Please note that aside from small spelling and punctuation errors, I have resisted the urge to clean up the piece in any way, so what you’re getting is genuine 17-year-old John Scalzi. Have fun with him. Don’t tell him what happens to his hair.

And to my friends and classmates: Have fun at the reunion. I wish I was there, and you have my love.

—-

I would like to write about a topic that I have always had a fascinated interest in. That topic is time.

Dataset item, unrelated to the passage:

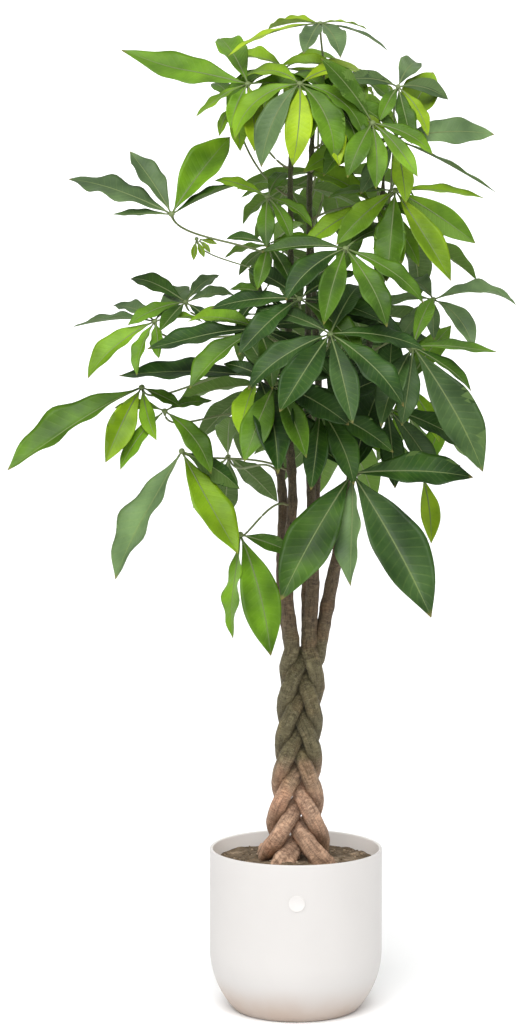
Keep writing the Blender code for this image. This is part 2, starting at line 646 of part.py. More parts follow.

I looked up the definition of time in Webster. Webster said that time is “the measured or measurable period during which an action proceeds, or a condition exists or continues.” The subject of time is a subject in which we, human beings in general and students in particular, are particularly interested in. We spend it, waste it, give it, take it, ask how much we have left, and ask for more. Somehow we never seem to have enough time.

A man named Bernard Berenson wrote, “I would I could stand on a busy corner, hat in hand, and beg people to throw me their wasted hours.” How many of us would do that if we could? I would. Actually, it depends on what kind of time it was. Time is relative, it seems, and I would be happy to take all that time I spend in a particularly bored state of mind and transfer it to when I could use it; for example, I could always use a little more sleep or a little more study time. First, though, I would use that saved time to do those things which I enjoy: playing drum, reading or writing, or being with my friends.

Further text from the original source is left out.